One potential pitfall: check with your lender to make sure this payment goes to interest as well as principal. Sometimes, additional payments go straight to paying down the principal — which is a great practice for saving long term on your mortgage, but which doesn’t help you with your taxes.
3) Defer income until 2018 begins.
I’ve written previously about this, so I’ll keep it short: Employees often cannot control the timing of their paycheck, but it never hurts to ask. Lower marginal rates across the board for 2018 means that where it’s possible to shift income into 2018, do so.
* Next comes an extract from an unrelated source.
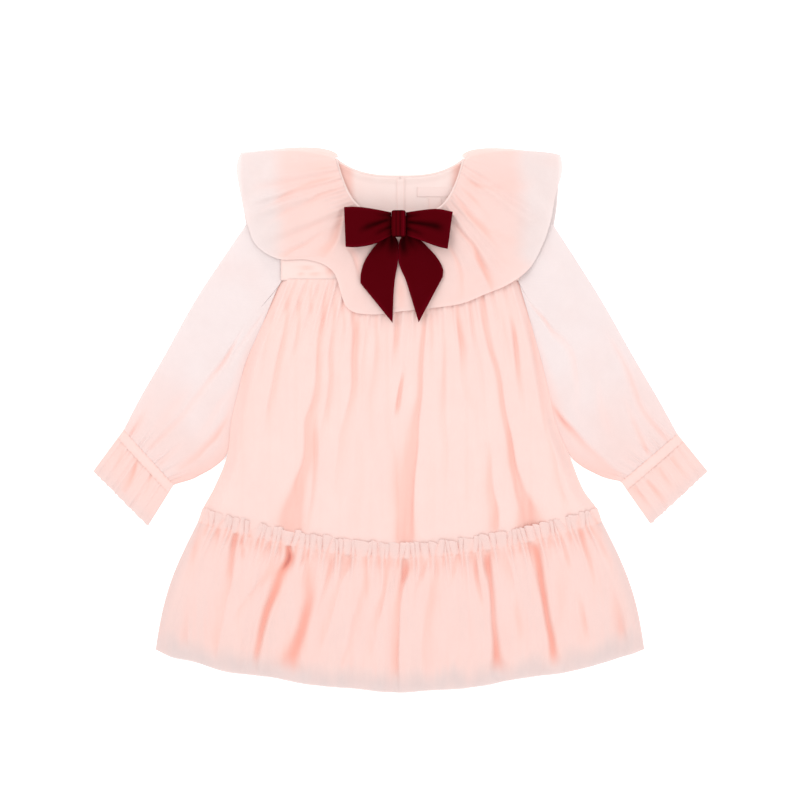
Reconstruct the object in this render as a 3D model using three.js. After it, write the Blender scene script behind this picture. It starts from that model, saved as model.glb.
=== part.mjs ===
// A toddler's party dress laid flat on its back: sheer net over a lining, a wide gathered cape collar,
// long sleeves with banded and frilled cuffs, a gathered hem tier with a standing heading, and a velvet bow.
// Millimetres, +Z up. The surface that it lies on is z = 0, +Y points to the neck, and +X to the right.
import * as THREE from "three";

// One layer of cloth, made as a wall, and the space that any two pieces keep.
const CLOTH = 1.2;
const PLEATED_CLOTH = 1.4;
const VELVET = 1.6;
const GAP = 0.3;
const LAYER = CLOTH + GAP;
const SEAM = GAP / 2;

// Neckline, shoulders and seams, measured on the dress as it lies.
const NECK_HALF_WIDTH = 59;
const SHOULDER_NECK_Y = 246;
const FRONT_NECK_Y = 194;
const BACK_NECK_Y = 230.5;
const SHOULDER_HALF_WIDTH = 111;
const SHOULDER_DROP = 6;
const YOKE_SEAM_Y = 131;
const YOKE_SEAM_HALF = 112;
const TIER_SEAM_Y = -130;
const TIER_SEAM_RISE = 34;
const TIER_SEAM_HALF = 190;
const HEM_Y = -256;
const HEM_RISE = 41;
const HEM_HALF = 230;
const HEADING = 14;
const NET_BELOW_LINING = 21;
const LINING_INSET = 14;
const BINDING_WIDTH = 4;
const BINDING_DEPTH = 3;

// Counts of gathers. Each one is a wave of the wall, drawn with four columns.
const WAVE_COLUMNS = 4;
const BODY_GATHERS = 16;
const TIER_GATHERS = 26;
const COLLAR_GATHERS = 16;
const CUFF_GATHERS = 10;

// Rows of the walls. down runs from the yoke seam, 0, to the tier seam, 1, or from the tier seam to the hem.
const BODY_ROWS = [0, 0.08, 0.15, 0.25, 0.45, 0.68, 0.88, 0.94, 1];
const TIER_BACK_ROWS = [-1, 0, 0.3, 0.65, 1];
const TIER_FRONT_ROWS = [-1, -0.5, 0, 0.1, 0.28, 0.52, 0.84, 1];
const LINING_ROWS = [...BODY_ROWS, 1.04, 1.12, 1.4, 1.7, 2];

// Heights of the layers of the dress above what lies under them.
const LINING_BACK = LAYER;
const LINING_FRONT = 2 * LAYER;
const FRONT = 3 * LAYER;
const FRONT_YOKE = 4.5;

// Side edges of the body, from the tier seam up to the yoke seam.
const BODY_SIDES = [
  { y: -104, left: -188, right: 189 },
  { y: -88, left: -186, right: 186 },
  { y: -64, left: -175, right: 172 },
  { y: -32, left: -163, right: 160 },
  { y: 0, left: -159, right: 147 },
  { y: 35, left: -151, right: 139 },
  { y: 60, left: -144, right: 133 },
  { y: 91, left: -131, right: 125 },
  { y: 131, left: -113, right: 112 },
];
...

4) Consider pre-paying or making a deposit towards OUR fees. Anything that you invest with us for handling all of your tax preparation needs, unfortunately, is no longer tax deductible in 2018. But you can pre-pay now and still receive that value for 2017 taxes. Even if the actual fees for your return end up being different than what you actually pay, anything you pay in 2017 will be deductible on this year’s taxes (even if you are paying for services you don’t receive until 2018 or beyond).
So you get a real-life discount (in terms of tax deduction opportunities) if you choose to invest in our services before year-end. Send me an email through the link at the top of the page, if you are interested in this, and we will follow-up with you as needed. And if for some reason your fees end up being less than what you pay, we’d be glad to refund you the overage or hold it as a credit for future services (and in the case of maintaining the credit with us, you will keep the deduction!).
I hope this helps. Again, this is a bit of a longer note, especially for the “last-minute tax tips” subject. And there are potentially other, less common moves that might make sense for certain of our Connecticut clients.
Now you understand why our holidays are a little busier than for some other professionals!